The Empirical Philosopher

Ötzi

20 November 2022

He quite resembles the other Iceman, Wim Hof, in this recent reconstruction: Ötzi, whose mummified remains were discovered in the Alps in 1991.

About this discovery, Carl Ruck wrote as follows:

“Oetzi, the ice man of the alps, has been uncovered, a Celtic shaman, exactly as we postulated, from the third pre-Christian millennium, at the dawn of the Indo-Europeans’ arrival, caught unawares on the mountaintop in his meditative trance by a sudden storm, and frozen until our day, with his trove of ‘medicinal’ mushrooms.”

This, in several respects, is nonsense.

Yes, Ötzi carried mushrooms with him. Four fruiting bodies in total, in two different varieties of polypores: Fomes fomentarius, also known as “tinder fungus”, as it was used as a firestarter; and Piptoporus betulinus, which has medicinal properties, and can be used as a laxative, but also to treat bacterial infections (by virtue of the indoles it contains, while the additional presence of sterols and triterpenes may also carry health benefits)—but also, again, as a firestarter (together with his mushrooms, Ötzi carried flint and pyrite, used to create sparks). These two types of mushroom have no hallucinogenic properties whatsoever. And for what it’s worth: no remains of these mushrooms were found inside Ötzi’s stomach, which, however, did contain his final meal: fat and meat from ibex, and einkorn wheat.
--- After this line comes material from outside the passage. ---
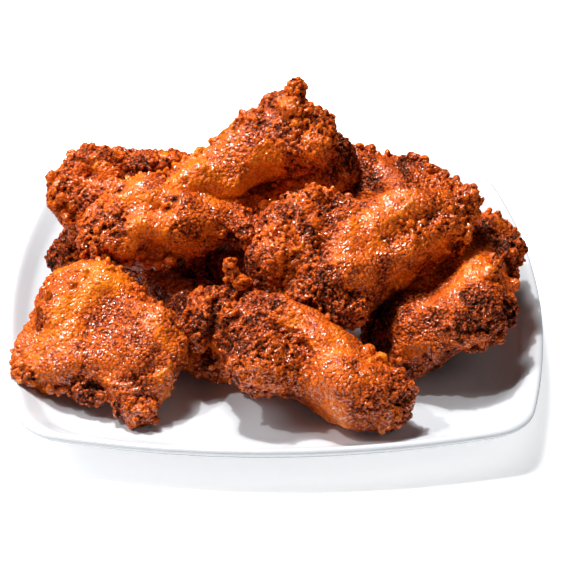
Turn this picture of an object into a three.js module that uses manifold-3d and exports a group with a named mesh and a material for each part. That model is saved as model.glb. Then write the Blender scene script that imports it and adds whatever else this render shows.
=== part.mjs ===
// A serving of breaded, deep-fried chicken wings heaped on a square coupe plate of white porcelain.
// Units are millimetres, +Z is up, and the origin lies under the middle of the plate's foot.
//
// Each wing is one closed solid, drawn as a swept body: a backbone runs along the wing's own X, and at even
// steps along it the half-widths to the left (+Y) and right (-Y) and the half-thickness (Z) are given.
// A wing that lies on others is pressed to their shape, with CONTACT_GAP left between the two crusts.

import * as THREE from "three";
import { mergeVertices } from "three/addons/utils/BufferGeometryUtils.js";
import Module from "manifold-3d";

const wasm = await Module();
wasm.setup();

// ---- driving dimensions ----------------------------------------------------------------------------------

const PLATE_SIDE = 216; // across the flats, rim to rim
const PLATE_SIDE_BOW = 9.5; // how far the middle of each side stands out past its corners
const PLATE_CORNER_RADIUS = 21;
const CORNER_GROWTH = 0.6; // how much rounder the corners get for each millimetre inwards
const CORNER_MOST = 0.66; // the largest share of an outline's half-width that its corner radius takes
const RIM_HEIGHT = 19; // top of the rim above the table
const WELL_HEIGHT = 7.5; // eating surface above the table
const RIM_EDGE = 3.6; // thickness of the rounded rim
const FOOT_INSET = 40; // from the rim to the outside of the foot
const FOOT_WIDTH = 5;
const FOOT_RECESS = 1.8; // hollow inside the foot

const CONTACT_GAP = 0.35; // between two pieces that lie against each other
const WING_STEPS = 16; // rings along a wing
const WING_SIDES = 18; // corners of a wing's section
const SECTION_POWER = 0.86; // 1 gives an oval section, less a boxier one
const LUMP_DEPTH = 1.1; // of the broad lumps in a wing's surface

const BREADING = { color: 0xb4551c, roughness: 0.42, metalness: 0 };
const GLAZE = { color: 0xf2f2f1, roughness: 0.12, metalness: 0 };

// ---- the plate -------------------------------------------------------------------------------------------

// The plate's outline at a distance inside its rim: four bowed sides joined by round corners.
function plateOutline(inset, sideSteps = 7, cornerSteps = 4) {
  const half = PLATE_SIDE / 2 - inset;
  const sideBow = (PLATE_SIDE_BOW * half) / (PLATE_SIDE / 2);
  const cornerRadius = Math.min(PLATE_CORNER_RADIUS + CORNER_GROWTH * inset, CORNER_MOST * half);
  const corner = half - sideBow - cornerRadius;
  const bowRadius = (corner ** 2 + sideBow ** 2) / (2 * sideBow);
  const halfAngle = Math.asin(corner / bowRadius);
  const bowCentre = corner + sideBow - bowRadius;
  const quarter = [];
  for (let i = 0; i <= sideSteps; i++) {
    const a = halfAngle * ((2 * i) / sideSteps - 1);
    const r = bowRadius + cornerRadius;
    quarter.push(new THREE.Vector2(bowCentre + r * Math.cos(a), r * Math.sin(a)));
  }
  for (let i = 1; i < cornerSteps; i++) {
    const a = halfAngle + ((Math.PI / 2 - 2 * halfAngle) * i) / cornerSteps;
    quarter.push(new THREE.Vector2(corner + cornerRadius * Math.cos(a), corner + cornerRadius * Math.sin(a)));
  }
  const origin = new THREE.Vector2();
  return [0, 1, 2, 3].flatMap((turn) =>
    quarter.map((p) => p.clone().rotateAround(origin, (turn * Math.PI) / 2)),
  );
}

// A closed body through outlines that all have the same number of points, with a pole at each end.
function bodyThroughRings(rings, firstPole, lastPole) {
  const points = [firstPole, ...rings.flat(), lastPole];
  const count = rings[0].length;
  const at = (ring, i) => 1 + ring * count + (i % count);
  const faces = [];
  for (let i = 0; i < count; i++) {
    faces.push(0, at(0, i + 1), at(0, i));
    for (let ring = 0; ring + 1 < rings.length; ring++) {
      faces.push(at(ring, i), at(ring, i + 1), at(ring + 1, i + 1));
      faces.push(at(ring, i), at(ring + 1, i + 1), at(ring + 1, i));
    }
    faces.push(points.length - 1, at(rings.length - 1, i), at(rings.length - 1, i + 1));
  }
  const geometry = new THREE.BufferGeometry().setFromPoints(points);
  geometry.setIndex(faces);
  return geometry;
}

function plateGeometry() {
  const footInside = FOOT_INSET + FOOT_WIDTH;
  const edge = RIM_EDGE / 2;
  const profile = [
    [footInside + 3, FOOT_RECESS],
    [footInside, 0],
    [FOOT_INSET, 0],
    [FOOT_INSET - 2.5, 2.6],
    [22, 4.4],
    [10, 8.6],
    [3.2, RIM_HEIGHT - RIM_EDGE - 1.6],
    [0.5, RIM_HEIGHT - RIM_EDGE * 0.75],
    [0, RIM_HEIGHT - edge],
    [0.5, RIM_HEIGHT - RIM_EDGE * 0.2],
    [edge, RIM_HEIGHT],
    [RIM_EDGE, RIM_HEIGHT - 1],
    [9, RIM_HEIGHT - 6.5],
    [15, WELL_HEIGHT + 2],
    [22, WELL_HEIGHT + 0.4],
    [34, WELL_HEIGHT],
  ];
  const rings = profile.map(([inset, z]) => plateOutline(inset).map((p) => new THREE.Vector3(p.x, p.y, z)));
  return bodyThroughRings(rings, new THREE.Vector3(0, 0, FOOT_RECESS), new THREE.Vector3(0, 0, WELL_HEIGHT));
}

// ---- the wings -------------------------------------------------------------------------------------------

// Every wing: its length, how blunt its ends are, half-widths to the left and right and half-thickness at
// even steps from one end to the other, how much its backbone is bowed [sideways, upwards], the seed of its
// lumps, where its middle lies, and how it is turned in degrees: rolled about its length, pitched nose down,
// then headed round +Z.
const WINGS = [
  {
    name: "wing_flat_front_left",
    length: 66,
    blunt: 9,
    left: [23, 26, 26, 25, 21, 14, 6],
    right: [31, 29, 26, 27, 31, 34, 30],
    thick: [8, 11, 12, 12, 13, 12, 9],
    bow: [0, 2],
    seed: 1,
    at: [-65, -44, 27.5],
    turn: [33, 3, -18],
  },
  {
    name: "wing_right",
    length: 88,
    blunt: 5,
    left: [18, 26, 27, 25, 24, 21, 14],
    right: [18, 30, 36, 35, 27, 21, 12],
    thick: [11, 14, 15, 16, 17, 16, 12],
    bow: [0, 2],
    seed: 2,
    at: [68, -20, 28.5],
    turn: [-30, -14, 56],
  },
  {
    name: "wing_centre_front",
    length: 74,
    blunt: 5,
    left: [11, 16, 17, 16, 14, 13, 11],
    right: [11, 16, 17, 16, 14, 13, 11],
    thick: [8, 10, 11, 11, 11, 10, 8],
    bow: [0, 0],
    seed: 3,
    at: [-28, -26, 18],
    turn: [0, 0, 122],
  },
  {
    name: "wing_left_under",
    length: 66,
    blunt: 5,
    left: [12, 16, 17, 16, 14, 13, 11],
    right: [12, 16, 17, 16, 14, 13, 11],
    thick: [10, 12, 13, 13, 12, 11, 9],
    bow: [0, 0],
    seed: 4,
    at: [-60, 19, 19.5],
    turn: [0, 0, -20],
  },
  {
    name: "wing_centre_back",
    length: 88,
    blunt: 5,
    left: [11, 15, 17, 17, 18, 18, 13],
    right: [11, 15, 17, 17, 18, 18, 13],
    thick: [9, 11, 13, 15, 16, 16, 12],
    bow: [0, 0],
    seed: 5,
    at: [-3, 25, 24],
    turn: [0, 3, 25],
  },
  {
    name: "wing_front",
    length: 96,
    blunt: 6,
    left: [9, 13, 15, 15, 15, 15, 13],
    right: [8, 13, 21, 20, 15, 16, 15],
    thick: [8, 11, 15, 15, 15, 14, 12],
    bow: [0, 3],
    seed: 6,
    at: [8, -57, 26.5],
    turn: [25, 10, -34],
  },
  {
    name: "wing_middle_right",
    length: 90,
    blunt: 5,
    left: [14, 20, 23, 19, 15, 14, 12],
    right: [17, 26, 33, 27, 20, 17, 14],
    thick: [12, 15, 17, 16, 15, 14, 12],
    bow: [0, 3],
    seed: 7,
    at: [34, -18, 53],
    turn: [35, -8, 8],
  },
  {
    name: "wing_middle_left",
    length: 84,
    blunt: 4,
    left: [13, 17, 17, 15, 14, 13, 10],
    right: [13, 18, 18, 16, 14, 13, 10],
    thick: [11, 14, 15, 14, 12, 11, 9],
    bow: [0, 3],
    seed: 8,
    at: [-35, -3, 52],
    turn: [20, 0, 2],
  },
  {
    name: "wing_back_left",
    length: 80,
    blunt: 5,
    left: [14, 18, 19, 17, 15, 13, 10],
    right: [14, 18, 19, 17, 15, 13, 10],
    thick: [12, 15, 16, 14, 12, 11, 9],
    bow: [0, 3],
    seed: 9,
    at: [-52, 30, 46.5],
    turn: [20, 7, 14],
  },
  {
    name: "wing_back_right",
    length: 78,
    blunt: 5,
    left: [13, 18, 19, 18, 18, 17, 12],
    right: [13, 18, 19, 18, 18, 17, 12],
    thick: [12, 14, 14, 13, 12, 11, 8],
    bow: [0, 3],
    seed: 10,
    at: [46, 32, 39.5],
    turn: [25, 10, -25],
  },
  {
    name: "wing_back_top",
    length: 62,
    blunt: 5,
    left: [12, 15, 16, 16, 16, 16, 13],
    right: [12, 15, 16, 16, 16, 16, 13],
    thick: [10, 12, 13, 13, 13, 13, 11],
    bow: [0, 3],
    seed: 12,
    at: [8, 24, 50],
    turn: [0, -28, 25],
  },
  {
    name: "wing_top",
    length: 80,
    blunt: 5,
    left: [8, 10, 10, 11, 14, 17, 12],
    right: [8, 10, 10, 13, 19, 20, 13],
    thick: [8, 9, 10, 12, 15, 17, 12],
    bow: [0, 2],
    seed: 11,
    at: [-11, 13, 70],
    turn: [0, -16, 25],
  },
];

// A smooth curve through values given at even steps, read at u from 0 to 1.
function along(values, u) {
  const curve = new THREE.SplineCurve(values.map((v, i) => new THREE.Vector2(i, v)));
  return curve.getPoint(u).y;
}

// Broad lumps of the meat and crust under a point: three slow waves that differ from wing to wing.
function lump(p, seed) {
  return (
    Math.sin(p.x * 0.13 + seed * 1.7) * Math.cos(p.y * 0.17 + seed * 2.3) +
    Math.sin(p.y * 0.21 - p.z * 0.19 + seed * 3.1) * 0.6 +
    Math.cos(p.z * 0.23 + p.x * 0.19 + seed * 0.9) * 0.5
  );
}

// One wing in its own frame, grown all round by a margin.
function wingGeometry(wing, grown = 0) {
  const half = wing.length / 2 + grown;
  const signedPower = (v, power) => Math.sign(v) * Math.abs(v) ** power;
  const point = (polar, turn) => {
    const station = -Math.cos(polar);
    const u = (station + 1) / 2;
    const cap = Math.sqrt(1 - Math.abs(station) ** wing.blunt);
    const width = (Math.cos(turn) > 0 ? along(wing.left, u) : along(wing.right, u)) + grown;
    const thick = along(wing.thick, u) + grown;
    const p = new THREE.Vector3(
      station * half,
      width * cap * signedPower(Math.cos(turn), SECTION_POWER),
      thick * cap * signedPower(Math.sin(turn), SECTION_POWER),
    );
    const out = p.clone().setX(0).normalize();
    p.addScaledVector(out, LUMP_DEPTH * cap * lump(p, wing.seed));
    const bow = 1 - station ** 2;
    p.y += wing.bow[0] * bow;
    p.z += wing.bow[1] * bow;
    return p;
  };
  const rings = [];
  for (let i = 1; i < WING_STEPS; i++) {
    const polar = (Math.PI * i) / WING_STEPS;
    const ring = [];
    for (let k = 0; k < WING_SIDES; k++) ring.push(point(polar, (2 * Math.PI * k) / WING_SIDES));
    rings.push(ring);
  }
  return bodyThroughRings(rings, new THREE.Vector3(-half, 0, 0), new THREE.Vector3(half, 0, 0));
}

function placeOf(wing) {
  const [roll, pitch, heading] = wing.turn.map(THREE.MathUtils.degToRad);
  const rotation = new THREE.Euler(roll, pitch, heading, "ZYX");
  return new THREE.Matrix4().compose(
    new THREE.Vector3(...wing.at),
    new THREE.Quaternion().setFromEuler(rotation),
    new THREE.Vector3(1, 1, 1),
  );
}

// ---- solids ----------------------------------------------------------------------------------------------

function solidOf(geometry) {
  const bare = new THREE.BufferGeometry().setAttribute("position", geometry.getAttribute("position"));
  bare.setIndex(geometry.getIndex());
  const merged = mergeVertices(bare, 1e-4);
  return new wasm.Manifold(
    new wasm.Mesh({
      numProp: 3,
      vertProperties: merged.getAttribute("position").array,
      triVerts: new Uint32Array(merged.getIndex().array),
    }),
  );
}

function geometryOf(solid) {
  const mesh = solid.getMesh();
  return new THREE.BufferGeometry()
    .setAttribute("position", new THREE.BufferAttribute(mesh.vertProperties, 3))
    .setIndex(new THREE.BufferAttribute(mesh.triVerts, 1));
}

// ---- the serving -----------------------------------------------------------------------------------------

const serving = new THREE.Group();

function addPiece(name, geometry, look) {
  geometry.computeVertexNormals();
  const mesh = new THREE.Mesh(geometry, new THREE.MeshStandardMaterial(look));
  mesh.name = name;
  serving.add(mesh);
}

addPiece("plate", plateGeometry(), GLAZE);

// The wings are laid down in the order of the table, and what a wing lies on is cut out of it.
const beneath = [solidOf(plateGeometry().translate(0, 0, CONTACT_GAP))];
for (const wing of WINGS) {
  const place = placeOf(wing);
  const whole = solidOf(wingGeometry(wing).applyMatrix4(place));
  const pressed = beneath.reduce((body, under) => body.subtract(under), whole);
  const bodies = pressed.decompose().sort((a, b) => b.volume() - a.volume());
  addPiece(wing.name, geometryOf(bodies[0]), BREADING);
  beneath.push(solidOf(wingGeometry(wing, CONTACT_GAP).applyMatrix4(place)));
}

export default serving;
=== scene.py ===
"""The looks of a serving of breaded, deep-fried chicken wings on a square coupe plate.

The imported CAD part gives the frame: metres, +Z up, the origin on the table under the middle of the plate.
Sizes of the food and the plate are millimetres, and one method turns them to metres when a mesh is made.
The studio's lights and camera are in metres.
"""

import logging
import math
from dataclasses import dataclass
from enum import Enum

import bpy
import numpy as np
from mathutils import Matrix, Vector
from numpy.typing import NDArray


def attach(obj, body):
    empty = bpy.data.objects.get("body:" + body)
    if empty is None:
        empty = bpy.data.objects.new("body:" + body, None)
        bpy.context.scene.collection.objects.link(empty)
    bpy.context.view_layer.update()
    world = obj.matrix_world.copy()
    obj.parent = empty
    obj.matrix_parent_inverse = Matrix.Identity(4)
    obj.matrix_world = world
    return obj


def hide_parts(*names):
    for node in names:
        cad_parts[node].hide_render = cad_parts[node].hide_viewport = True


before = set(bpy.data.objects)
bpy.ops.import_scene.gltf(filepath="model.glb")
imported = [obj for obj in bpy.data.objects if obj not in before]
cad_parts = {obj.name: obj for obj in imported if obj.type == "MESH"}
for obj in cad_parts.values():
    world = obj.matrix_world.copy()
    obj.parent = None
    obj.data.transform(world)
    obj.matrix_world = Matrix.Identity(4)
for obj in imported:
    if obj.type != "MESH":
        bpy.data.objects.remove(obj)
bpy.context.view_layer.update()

LOG = logging.getLogger("serving")
MM = 0.001

Numbers = NDArray[np.float64]
Faces = NDArray[np.int64]
Value = bpy.types.NodeSocket | float
Triple = tuple[float, float, float]
Seven = tuple[float, float, float, float, float, float, float]


# ---- random patterns in space ----------------------------------------------------------------------------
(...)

Ötzi was indeed “caught unawares”, yet by no means in a “meditative trance”: he was struck by an arrow that killed him. The arrow shattered his shoulder blade, struck nerves and blood vessels, and damaged one of his lungs, after which he bled to death. Nothing pretty.

So: no, Ötzi was not “uncovered exactly as Ruck postulated”. Ruck’s postulations are simply viciously circular.

And therefore, the problem with Ruck is not just that he sees mushrooms everywhere: it is also that, when there are actual mushrooms, he tends to misinterpret them.

To be continued.

Notes:

For Ruck’s description of Ötzi, see R. Gordon Wasson, A. Hofmann, C.A.P. Ruck, The Road To Eleusis: Unveiling the Secret of the Mysteries, 3rd ed., Berkeley CA (North Atlantic Books) 2008, p. 15.

Notice how Ruck, in the passage cited above, qualifies the use of “medicinal”, by placing quotation marks around the word. His intention is to be sarcastic. A number of scientists had qualified Ötzi’s mushrooms as medicinal, and rightly (or at least understandably) so; but according to Ruck, they should have been qualified as hallucinogenic (which they are not). This tendentiousness is, unfortunately, a sad case of bad scholarship.